La sensación de fiesta de esas acciones se convirtió en la percepción del deber de encontrar a nuestras familias. Así como Rosario y Concepción Ávila viajaban a otros estados, nosotras acudíamos a la Ciudad de México. Llegábamos a las oficinas de ¡Eureka! en la calle de Monterrey, en ese edificio donde además vivía Rosario. Doñas, familiares y solidarias nos encontrábamos en el local de CENCOS, el Centro Nacional de Comunicación Social A. C., de don Pepe Álvarez Icaza, solidario siempre con las doñas. Desde ese local en la colonia Roma partían las comisiones que se entrevistarían con presidentes, secretarios de Gobernación, procuradores, militares. Las niñas y los niños que esperábamos el regreso de las personas comisionadas jugábamos y observábamos a mamás de todos los Estados, cansadas, soñolientas, sosteniéndose entre ellas, acompañándose, comprendiéndose. Todas atentas con los resultados de un día más, una nueva acción, preguntándose cuándo les entregarían a sus muchachos. Así se tejió, como artesanía, una gran familia, con sus nudos, con problemas y dolores, pero con un cariño necio y resistente.
Como adolescente viví el zapatismo con las doñas y con Rosario. De nueva cuenta, viajó a Chihuahua los últimos días de febrero de 1994 para entrevistarse con el entonces gobernador, Francisco Barrio, sobre la liberación de cuatro presos del Ejército Zapatista de Liberación Nacional (EZLN) detenidos.
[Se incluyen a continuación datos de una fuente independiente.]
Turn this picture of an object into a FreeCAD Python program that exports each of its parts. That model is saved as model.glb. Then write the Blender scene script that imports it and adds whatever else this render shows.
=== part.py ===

El 10 de mayo de 1997 viajamos doñas y familiares a la Realidad, entonces el corazón de la comandancia zapatista en la selva chiapaneca. Fue conmovedora la recepción del subcomandante Marcos, de Moisés y Tacho, quienes saludaron solemnemente a Mario Álvaro Cartagena López, el Guaymas, sobreviviente de la desaparición en 1978 por la contundente intervención de Rosario Ibarra, de su hija Rosario Piedra y de doña Chela, la madre del Guaymas.
La última visita que hice a casa de Rosario fue a principios del nuevo siglo, en la calle de Mazatlán, en la colonia Condesa, un museo con miles de objetos que después tendrían hogar en la Casa de la Memoria Indómita, incluido el archivo del Comité que, hasta entonces, conservaba en la alacena de la cocina. Esa ocasión estuvimos solas. Puso una cafetera en la estufa y me comentó de su preocupación por el archivo, por su conservación, por su difusión. Nunca paró en su quehacer de buscadora. Las últimas dos veces la vi en su oficina del Congreso de la Unión cuando era diputada federal y en la casa de la organización UNIOS, en la colonia Doctores, con sus históricas compañeras Conny Ávila, Sara Hernández, Celia Piedra y Graciela Mijares. Pensé que Rosario y todas ellas eran eternas. Hoy lo confirmo. Perdurarán como las doñas que enfrentaron la hegemonía de un sistema que instauró la desaparición que hoy nos carcome como país. Buen viaje, querida mía, Rosario nuestra. Hasta siempre.
Alicia de los Ríos Merino es historiadora y docente en la Facultad de Filosofía y Letras de la Universidad Autónoma de Chihuahua.